Entries with model source code:

* * * * * * * * *

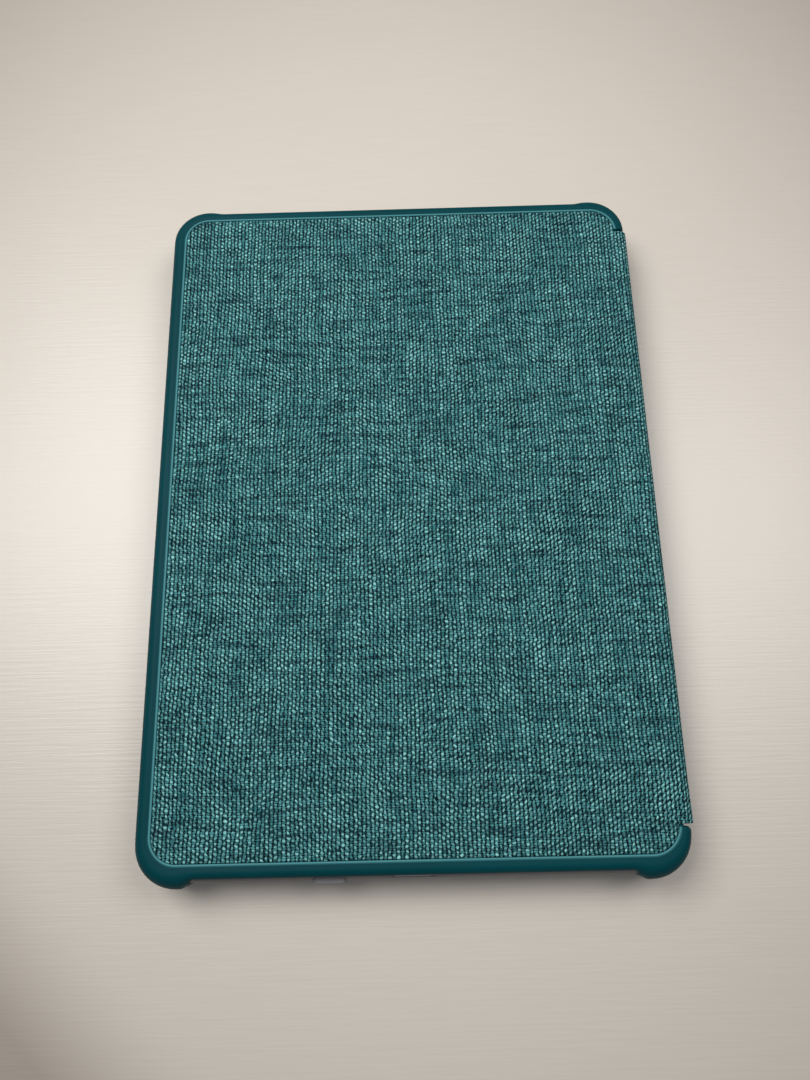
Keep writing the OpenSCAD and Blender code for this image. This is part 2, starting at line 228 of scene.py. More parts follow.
class Finish:
    """One procedural material and the nodes in it."""

    def __init__(self, name):
        self.material = bpy.data.materials.new(name)
        self.material.use_nodes = True
        self.tree = self.material.node_tree
        self.tree.nodes.clear()

    def add(self, kind, settings=None, inputs=None, output=None):
        """New node with its settings, and values or wires for its inputs.

        output names the wire wanted back; without it the node comes back.
        """
        node = self.tree.nodes.new(kind)
        for key, value in (settings or {}).items():
            setattr(node, key, value)
        for key, value in (inputs or {}).items():
            socket = self.find(node.inputs, key)
            if isinstance(value, Wire):
                self.tree.links.new(value.socket, socket)
            else:
                socket.default_value = value
        return node if output is None else Wire(self, self.find(node.outputs, output))

    @staticmethod
    def find(sockets, key):
        if isinstance(key, int):
            return sockets[key]
        return next(s for s in sockets if s.identifier == key or (s.name == key and s.enabled))

    def place(self):
        """The piece's own Object coordinates, in metres."""
        return self.add("ShaderNodeTexCoord", output="Object")

    def cloth_place(self):
        """Distances over the cloth, in metres."""
        return self.add("ShaderNodeUVMap", {"uv_map": "weave"}, output="UV")

    def split(self, vector):
        node = self.add("ShaderNodeSeparateXYZ", inputs={"Vector": vector})
        return [Wire(self, node.outputs[k]) for k in range(3)]

    def join(self, x, y, z=0.0):
        return self.add("ShaderNodeCombineXYZ", inputs={"X": x, "Y": y, "Z": z}, output="Vector")

    def stretch(self, vector, scale):
        return self.add(
            "ShaderNodeVectorMath", {"operation": "MULTIPLY"}, {0: vector, 1: scale}, "Vector")

    def noise(self, vector, scale, detail=2.0, roughness=0.5, output="Fac"):
        inputs = {"Vector": vector, "Scale": scale, "Detail": detail, "Roughness": roughness}
        return self.add("ShaderNodeTexNoise", inputs=inputs, output=output)

    def cell_value(self, vector):
        """A random value for each place in the plane."""
        settings = {"noise_dimensions": "2D"}
        return self.add("ShaderNodeTexWhiteNoise", settings, {"Vector": vector}, "Value")

    def mix(self, share, a, b):
        settings = {"data_type": "RGBA"}
        inputs = {"Factor_Float": share, "A_Color": a, "B_Color": b}
        return self.add("ShaderNodeMix", settings, inputs, "Result_Color")

    def bump(self, height, distance, strength):
        inputs = {"Height": height, "Distance": distance, "Strength": strength}
        return self.add("ShaderNodeBump", inputs=inputs, output="Normal")

    def surface(self, **inputs):
        """Ends the finish with one Principled shader; keyword names have _ for a blank."""
        named = {k.replace("_", " "): v for k, v in inputs.items()}
        shader = self.add("ShaderNodeBsdfPrincipled", inputs=named, output="BSDF")
        self.add("ShaderNodeOutputMaterial", inputs={"Surface": shader})
        return self.material


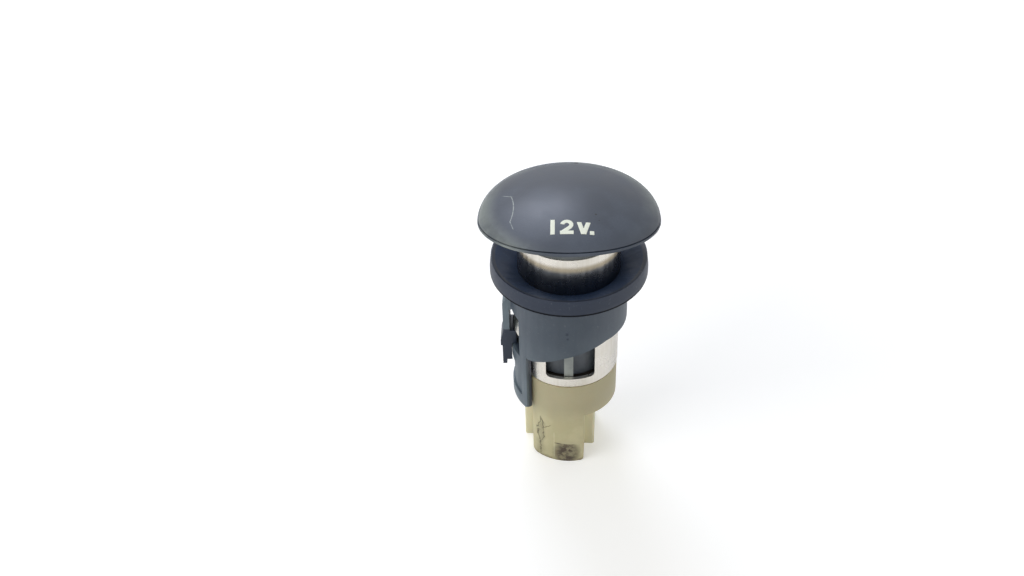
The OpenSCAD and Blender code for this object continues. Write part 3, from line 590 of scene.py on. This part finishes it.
def printedMarking():
    # a plain 12 v. in heavy strokes; where strokes cross, each stands a hair above the last.
    # Places are in millimetres from the marking's bottom left corner
    half, tall, small = markLook["strokeMm"] / 2, markLook["tallMm"], markLook["tallMm"] * 0.81
    strokes = [
        straightStroke((half, 0), (half, tall), (half, 0)),
        bowlStroke(),
        straightStroke((2.0, half), (4.85, half), (0, half)),
        straightStroke((6.0, small), (6.92, 0), (half * 1.06, 0)),
        straightStroke((7.92, small), (6.98, 0), (half * 1.06, 0)),
        straightStroke((8.7, 0), (8.7, 2 * half), (half, 0)),
    ]
    points, faces, count = [], [], 0
    for number, (centre, across) in enumerate(strokes):
        more, rings = inkStroke(centre, across, 0.006 * number)
        faces += [[index + count for index in face] for face in rings]
        points.append(more)
        count += len(more)
    mesh = bpy.data.meshes.new("marking")
    mesh.from_pydata(np.vstack(points).tolist(), [], faces)
    work = bmesh.new()
    work.from_mesh(mesh)
    bmesh.ops.recalc_face_normals(work, faces=work.faces)
    work.to_mesh(mesh)
    work.free()
    mesh.materials.append(padPrintedInk())
    made = bpy.data.objects.new("marking", mesh)
    bpy.context.scene.collection.objects.link(made)
    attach(made, "cap")


printedMarking()
print("marking laid on the dome")


# floor, light and camera

floorLook = {"colour": "#f4f4f2", "widthM": 6.0, "lift": 0.28, "fadeFromM": 0.25, "fadeToM": 1.6}


def paleFloor():
    # a wide matt sheet: to the camera alone it is lifted towards white, so a faint shadow stays,
    # and further out it fades into the white behind it
    half = floorLook["widthM"] / 2
    mesh = bpy.data.meshes.new("floor")
    corners = [(-half, -half, 0), (half, -half, 0), (half, half, 0), (-half, half, 0)]
    mesh.from_pydata(corners, [], [(0, 1, 2, 3)])
    made = bpy.data.objects.new("floor", mesh)
    bpy.context.scene.collection.objects.link(made)
    surface, add, shader = newMaterial("matt white paper", {
        "Base Color": floorLook["colour"], "Roughness": 0.9, "Emission Color": "#ffffff"})
    far = planRadius(add, add("TexCoord", plain, out="Object"))
    near, away = floorLook["fadeFromM"], floorLook["fadeToM"]
    lift = add("MapRange", smooth, far, near, away, floorLook["lift"], 1.0)
    seen = add("LightPath", plain, out="Is Camera Ray")
    join(add("Math", times, seen, lift), shader.inputs["Emission Strength"])
    mesh.materials.append(surface)


paleFloor()

lightLook = {
    "aim": (0.0, 0.0, 0.04),
    "overhead": 0.66, "horizon": 0.46,  # strength of the plain light from above and from the sides
    "rightShare": 0.6,  # how much of it comes from the right
    # the key stands behind and above, for the dome's sheen
    "key": {"at": (-0.15, 0.5, 0.66), "size": 0.34, "watts": 2.0, "colour": "#e6edff"},
    "fill": {"at": (-0.6, -0.35, 0.45), "size": 0.6, "watts": 2.7, "colour": "#ffffff"},
    # low on the right
    "side": {"at": (0.6, -0.22, 0.1), "size": 0.4, "watts": 1.0, "colour": "#ffffff"},
}


def softLights():
    for name in ("key", "fill", "side"):
        values = lightLook[name]
        lamp = bpy.data.lights.new(name, "AREA")
        lamp.size = values["size"]
        lamp.energy = values["watts"]
        lamp.color = toLinear(values["colour"])[:3]
        made = bpy.data.objects.new(name, lamp)
        bpy.context.scene.collection.objects.link(made)
        made.location = values["at"]
        aim = np.array(lightLook["aim"]) - np.array(values["at"])
        made.rotation_euler = Vector(aim).to_track_quat("-Z", "Y").to_euler()


def whiteWorld():
    # white to the camera and to mirror rays, a plain soft grey light to everything else
    world = bpy.data.worlds.new("studio")
    bpy.context.scene.world = world
    world.use_nodes = True
    add = partial(addNode, world.node_tree)
    backdrop = world.node_tree.nodes["Background"]
    backdrop.inputs["Color"].default_value = toLinear("#ffffff")
    camera, glossy, through = (
        add("LightPath", plain, out=ray)
        for ray in ("Is Camera Ray", "Is Glossy Ray", "Is Transmission Ray"))
    seen = add("Math", larger, add("Math", larger, camera, glossy), through)
    aside, _, height = axes(add, add("TexCoord", plain, out="Generated"))
    light = add("MapRange", smooth, height, 0.0, 0.9, lightLook["horizon"], lightLook["overhead"])
    share = add("MapRange", smooth, aside, -0.7, 0.7, 1.0, lightLook["rightShare"])
    light = add("Math", times, light, share)
    join(add("Math", larger, light, seen), backdrop.inputs["Strength"])


softLights()
whiteWorld()

# the camera stands where the photograph was taken: distance and height angle are from the
# flange's top centre, and the pixel is where that point falls in the picture
cameraLook = {
    "focalPixels": 1181.2, "distance": 0.2645, "heightAngle": 36.9,
    "aim": (0.0, 0.0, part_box("bezel_housing")[1][2]), "pixel": (568.8, 252.7),
    "roll": -2.14, "picture": (1024, 576), "sensorMm": 36.0,
}


def placeCamera():
    # the camera first turns aside and then down, so that the aim point falls on its pixel
    values = cameraLook
    height = math.radians(values["heightAngle"])
    roll = math.radians(values["roll"])
    toCamera = np.array((0.0, -math.cos(height), math.sin(height)))
    place = np.array(values["aim"]) + values["distance"] * toCamera
    right = (values["pixel"][0] - values["picture"][0] / 2) / values["focalPixels"]
    up = (values["picture"][1] / 2 - values["pixel"][1]) / values["focalPixels"]
    # the aim point's direction in a camera that isn't rolled
    cosine, sine = math.cos(roll), math.sin(roll)
    seen = np.array((right * cosine - up * sine, right * sine + up * cosine, 1.0))
    seen /= np.linalg.norm(seen)
    pitch = math.acos(-toCamera[2] / math.hypot(seen[1], seen[2])) - math.atan2(seen[2], seen[1])
    ahead = seen[2] * math.cos(pitch) + seen[1] * math.sin(pitch)
    yaw = math.atan2(-toCamera[0], -toCamera[1]) - math.atan2(seen[0], ahead)
    lens = bpy.data.cameras.new("camera")
    lens.sensor_width = values["sensorMm"]
    lens.lens = values["focalPixels"] * values["sensorMm"] / values["picture"][0]
    lens.clip_start = 0.01
    lens.clip_end = 20.0
    made = bpy.data.objects.new("camera", lens)
    bpy.context.scene.collection.objects.link(made)
    made.matrix_world = (
        Matrix.Translation(place) @ Matrix.Rotation(-yaw, 4, "Z")
        @ Matrix.Rotation(math.pi / 2 - pitch, 4, "X") @ Matrix.Rotation(roll, 4, "Z"))
    bpy.context.scene.camera = made
    aside, down = (round(math.degrees(angle), 2) for angle in (yaw, pitch))
    print("camera turned", aside, "aside and", down, "down")


placeCamera()
bpy.context.scene.view_settings.view_transform = "Standard"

* * * * * * * * *

> [WORK INSTRUCTIONS]
Return, please, the lines of the data from the first through the line containing "for its inputs.", both kept, exactly as they stand and nothing more.

> [EXERCISE RESULT]
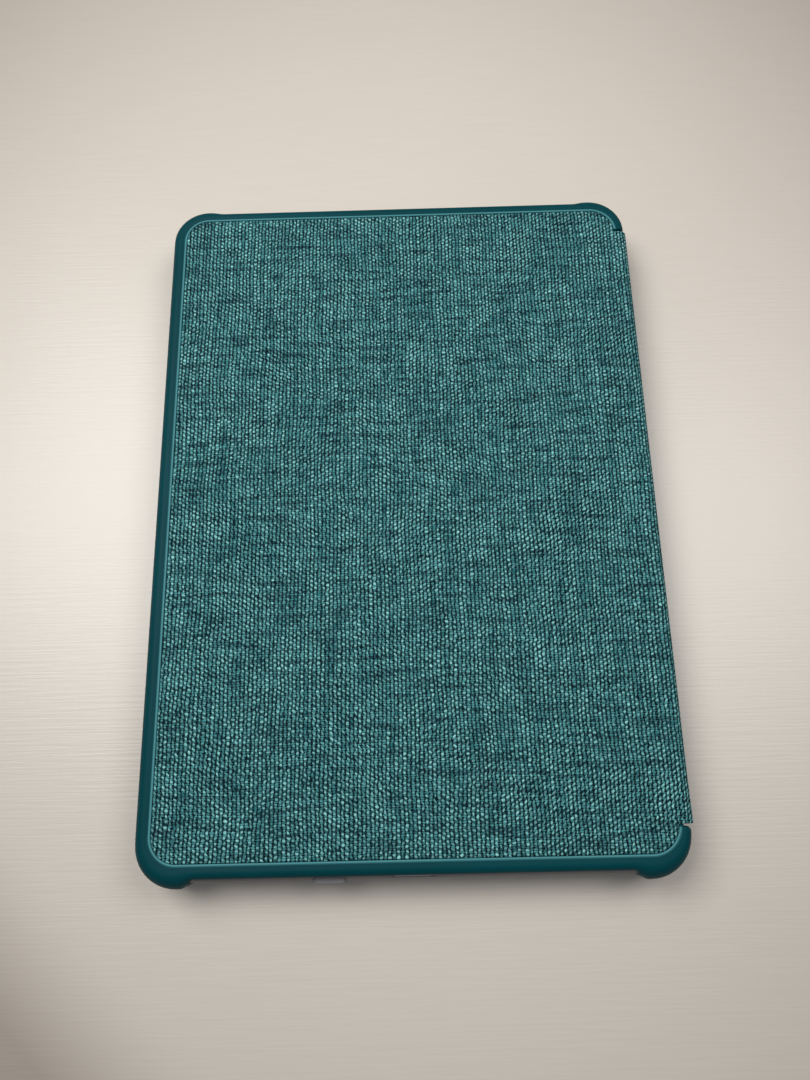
Keep writing the OpenSCAD and Blender code for this image. This is part 2, starting at line 228 of scene.py. More parts follow.
class Finish:
    """One procedural material and the nodes in it."""

    def __init__(self, name):
        self.material = bpy.data.materials.new(name)
        self.material.use_nodes = True
        self.tree = self.material.node_tree
        self.tree.nodes.clear()

    def add(self, kind, settings=None, inputs=None, output=None):
        """New node with its settings, and values or wires for its inputs.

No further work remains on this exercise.